I'm looking to buy a good backpack to use as a bushcraft/B.O.B. I've been shopping around but I haven't had much luck finding something that would work for me. My price range right now is between $40-$70 (depending on my paychecks). If anyone has any suggestions for a suitable backpack for that price, please let me know. Thank you!


----------



## labotomi (Feb 14, 2010)

http://www.preparedsociety.com/forum/f49/lapolicegear-3-day-backpack-24342/


----------



## camo2460 (Feb 10, 2013)

This is the same back pack I use, and have to agree with labotomi this bag will take a lickin and keep tickin. I have it STUFFED with supplies and no failure of any kind. I highly recommend this bag.


----------



## CrackbottomLouis (May 20, 2012)

If you find yourself on the cheap side of your budget a medium-large alice pack may suit the bill. I like them at times because they ride high and avoid battle belts or stream crossings. That being said, I tend to up my budget on important items like bags, boots, water filters and rain gear. Quality in these areas tends to pay dividends when it counts.


----------



## JasonB516 (May 29, 2014)

camo2460 said:


> This is the same back pack I use, and have to agree with labotomi this bag will take a lickin and keep tickin. I have it STUFFED with supplies and no failure of any kind. I highly recommend this bag.


I really like this backpack after looking at it. This will work great for a beginning BOB.


----------



## JasonB516 (May 29, 2014)

CrackbottomLouis said:


> If you find yourself on the cheap side of your budget a medium-large alice pack may suit the bill. I like them at times because they ride high and avoid battle belts or stream crossings. That being said, I tend to up my budget on important items like bags, boots, water filters and rain gear. Quality in these areas tends to pay dividends when it counts.

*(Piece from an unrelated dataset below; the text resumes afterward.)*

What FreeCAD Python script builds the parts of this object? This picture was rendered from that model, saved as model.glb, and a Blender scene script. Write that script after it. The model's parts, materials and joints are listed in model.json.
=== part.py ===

Usually I would spend more money on something like this also but my currently financial situation is not the best. I would just like to be prepared other than not. I will eventually buy a Maxpedition bag that I've had my eyes on but I'n pretty sure anyone can agree that an extra $150-$200 is not easy to put aside all out of one paycheck.


----------



## rf197 (Jul 19, 2009)

Great link labotomi...thank you


----------



## northstarprepper (Mar 19, 2013)

After looking at the bag, I would highly recommend it also. 2590 cu. in. Gives you plenty of room for 3 days of gear. The MOLLE/PALS all over will let you attach lots of pouches and other gear. The other posters attest to the quality of the bag and at 600 denier, it is about the same as Alice pack quality. Looks like a great buy at that price. I would buy it today if I were you.


----------



## northstarprepper (Mar 19, 2013)

Also, for those of you reading this, I just saw today as I was checking through the military surplus sites I use MickeyFinnSurplus.com has a CFP-90 pack for just $43.95. These packs usually go for well over $100. They say that even though they purchased these packs from the military, the packs have no labels sewn in them, therefore they are only charging half the price. For 6800 cu. in. And the included Ranger pack at 1200 more, that is a load of storage. 

My ILBE at 4500 is a load when packed, so these are for only those in top shape who can handle big loads. They would still be great for loading into a trailer or car. Just letting you know.


----------